High School students will now have 10 civic questions added to their history exams during the United States history end-of-course assessment.
House Bill 1244 was authored by Rep. Trent Ashby and saw support from other Texas representatives as the bill passed through both the House and Senate during the 86th Legislative session.
The bill’s amendment was written as; “Section 39.023, Education Code, is amended by adding Subsection(c-7)to read as follows:
(c-7)AAThe United States history end-of-course assessment instrument adopted under Subsection (c) must include 10 questions randomly selected by the agency from the civics test administered by the United States Citizenship and Immigration Services as part of the naturalization process under the federal Immigration and Nationality Act (8 U.S.C. Section 1101 et seq.)”
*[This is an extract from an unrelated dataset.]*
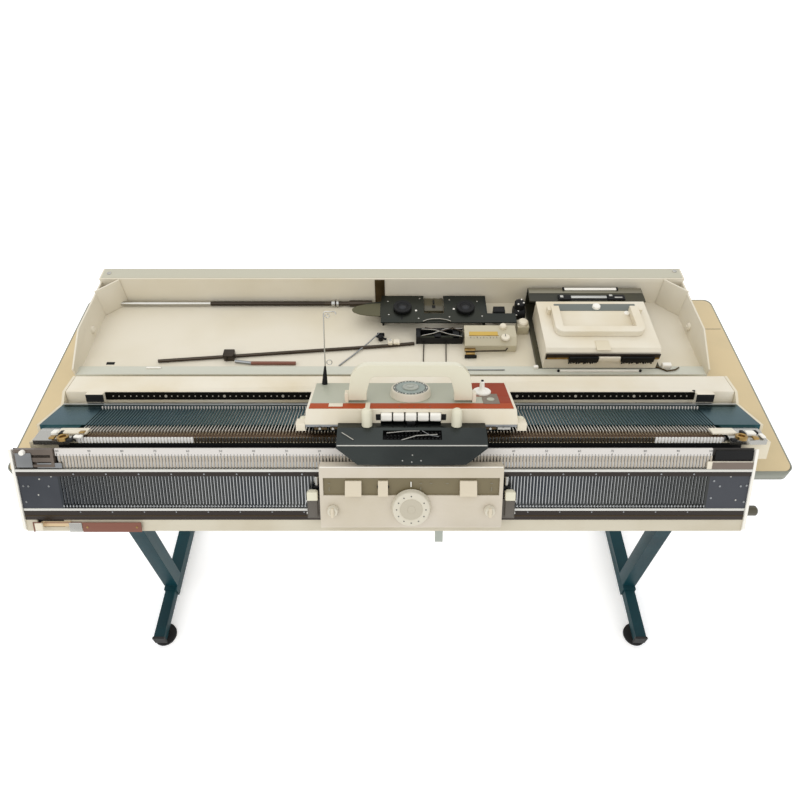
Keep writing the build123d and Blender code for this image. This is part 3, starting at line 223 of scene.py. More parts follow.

This means beginning and effective immediately after Gov. Greg Abbott signed into effect, that ninth-grade students in the 2019-20 school year will have 10 questions added to their testing that reflect the same of any person(s) who undertake a citizenship test.
“It will add 10 questions to the current U.S. history end-of-course exam. Those questions will be taken from the United States Citizenship Exam,” Rep. Trent Ashby, R-Lufkin said in an interview with KTRE 9.
“I’m very proud of what House Bill 1244 does. It encourages greater civics knowledge and American history knowledge of our graduating seniors,” he added.
Although the original bill was proposed to add 100 questions, a compromise was undertaken to include just 10, however, present an annual report of which questions were asked and the answers given to the Texas Education Agency.